Can we progress our friendship to a point where i'm at least granted a blowjob allowance?
i sneezed during and he said it felt like i gave birth to his dick...then asked me to do it again.
You were pissed we didn't change the movie to Eurotrip so you kept singing "Scotty Doesn't Know" over and over until you passed out.
You're just mad that I don't wanna have dugout sex with you
I would not be 19 again if you paid me. Guess who found naked pictures of themselves? Fuck cocaine
I just really need a hug and a shower beer
DC is easy, you will figure it out.
I'm drunk and blonde. You are wayyyy underestimating this.
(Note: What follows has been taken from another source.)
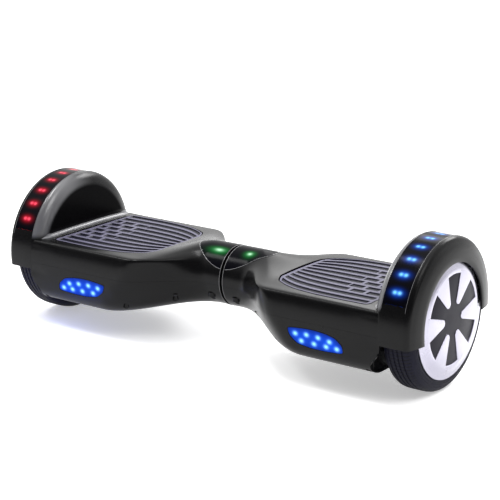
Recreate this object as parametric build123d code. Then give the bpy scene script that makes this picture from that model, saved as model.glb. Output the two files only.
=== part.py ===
from build123d import *
import math
import os

# Self balancing hoverboard. X runs along the axles, the front faces -Y, +Z is up.
# The origin is on the ground under the centre of the board. All sizes are in millimetres.
# Every paired piece is built for the +X half and mirrored for the -X half.

# ---- driving dimensions ----
AXLE_Z = 85.0            # height of the wheel axles and of the centre pivot
TYRE_R = 85.0
FENDER_R = 93.0          # outer radius of the wheel fenders
HALF_LENGTH = 295.0      # centre seam to the outer lip of a fender
NECK_R = 37.2            # radius of the round waist at the centre seam
SEAM_X = 1.5             # each half starts this far from the centre plane
WALL = 3.0               # shell wall
PARTING_Z = 80.0         # joint between the upper and lower shells
DECK_Z = 110.3           # top of the deck beside the foot pad
FLOOR_Z = 31.0           # flat underside

# ---- body and wheel well ----
BODY_END_X = 250.0       # end of the front and rear walls
WELL_X = 244.0           # outer face of the wall between body and wheel
WELL_R = 88.0            # space cleared round the tyre
FENDER_LOW_Z = 71.0      # front end of the fender; its rear end stops at the parting plane
FENDER_WALL = 3.7
FENDER_LIP_R = 64.6      # arch opening on the outer side
AXLE_HOLE_R = 14.0

# ---- foot pad ----
PAD_TOP_Z = 109.6
PAD_THICK = 4.2
PAD_GAP = 0.6
TRAY_TOP_Z = 103.0
TRAY_WALL = 2.4
PLUNGER_X = (140.0, 190.0)
PLUNGER_R = 4.0

# ---- fender light strip ----
STRIP_X = (253.6, 283.6)
STRIP_ANGLES = (21.0, 159.0)      # measured up from the front horizontal
STRIP_FLOOR_R = FENDER_R - 1.8
STRIP_LED_STEP = 13.1
STRIP_LED_FIRST = 29.8
STRIP_LED_COUNT = 10

# ---- wheel and motor ----
AXLE_R = 8.0
SHAFT_PLAY = 0.05
RIM_X = (250.0, 286.5)
RIM_R = 66.0
ROTOR_R = 56.0
STATOR_R = 52.0
SLOT_COUNT = 27
MAGNET_COUNT = 30
CAP_R = 69.5
ARM_R = 52.4
ARM_COUNT = 6

# ---- centre pivot ----
TUBE_R = 17.0
TUBE_BORE_R = 14.0
TUBE_HALF = 64.0
BUSH_R = 20.0
SOCKET_R = 23.0
SOCKET_X = (12.0, 60.0)
TWIST_DEG = 14.0
STOP_PIN_R = 3.0
STOP_PIN_X = 40.0

# ---- power button and charging socket, in the rear wall of the -X half ----
BUTTON_X = -178.0
CHARGE_X = -136.0
REAR_Z = 62.0
REAR_FACE_Y = 92.95
BUTTON_R = 7.5
SOCKET_BORE_R = 6.5

# ---- shell screws: x, y on the +X half, and the height of the head's seat ----
SCREW_SPOTS = ((18.0, 29.0, 68.0), (62.0, 45.0, 62.0), (112.0, 78.0, 60.0), (236.0, 82.0, 62.0))

BIG = 400.0


# ---------------------------------------------------------------- helpers
def box(x, y, z):
    """Box between two limits on each axis."""
    size = (x[1] - x[0], y[1] - y[0], z[1] - z[0])
    centre = ((x[0] + x[1]) / 2, (y[0] + y[1]) / 2, (z[0] + z[1]) / 2)
    return Pos(*centre) * Box(*size)


def rod_x(radius, x, y=0.0, z=AXLE_Z):
    """Cylinder along X between two stations."""
    return Pos((x[0] + x[1]) / 2, y, z) * Rot(0, 90, 0) * Cylinder(radius, x[1] - x[0])


def rod_y(radius, y, x, z):
    """Cylinder along Y between two stations."""
    return Pos(x, (y[0] + y[1]) / 2, z) * Rot(90, 0, 0) * Cylinder(radius, y[1] - y[0])


def rod_z(radius, z, x, y):
    """Vertical cylinder between two heights."""
    return Pos(x, y, (z[0] + z[1]) / 2) * Cylinder(radius, z[1] - z[0])


def tube_x(outer, inner, x, y=0.0, z=AXLE_Z):
    return rod_x(outer, x, y, z) - rod_x(inner, (x[0] - 1, x[1] + 1), y, z)


def spin(outline, degrees=360.0):
    """Revolve a profile of (x, radius) points or edges about the axle line."""
    return revolve(make_face(outline), Axis((0, 0, AXLE_Z), (1, 0, 0)), degrees)


def at_radius(x, radius):
    """Point of a wheel profile, straight above the axle line."""
    return (x, 0, AXLE_Z + radius)


def ring_profile(*points):
    """Closed profile of straight lines through (x, radius) points."""
    corners = [at_radius(*p) for p in points]
    return Polyline(*corners, close=True)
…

We did Irish Car Bombs out of butter trays, the influence of the retired community is astounding- I didn't know people even owned more than one butter tray.
Knowing there are different types of spiders in different countries and regions makes me never want to travel.
Found a pic on my phone from last night. You're drunk. Arm wrestling some guy. In the bar bathroom. At a baby changing station. It's my new wallpaper.
One day he'll find out I do drugs and stop talking to me.
What will you do then?
Drugs, probably.
so.. he paid for my flight to vegas, took me to shows, bought my drinks and STILL rescued my drunk ass after i ditched him. i HAD to cuddle with him this morning.. fair exchange, right?!
Forget work, lets run away, rob banks, and have kinky sex with fuzzy handcuffs.
IT'S LIKE YOU READ MY MIND.
When I told the bartender it was my 21st birthday, he looked at me all pissed and said "But you've been drinking here as 21 for the past 2 years.." How do you THINK the night went?
So I take it free shots were a no after that?
thanks for the bj man. also make sure you close the gate behind you. the chickens are out.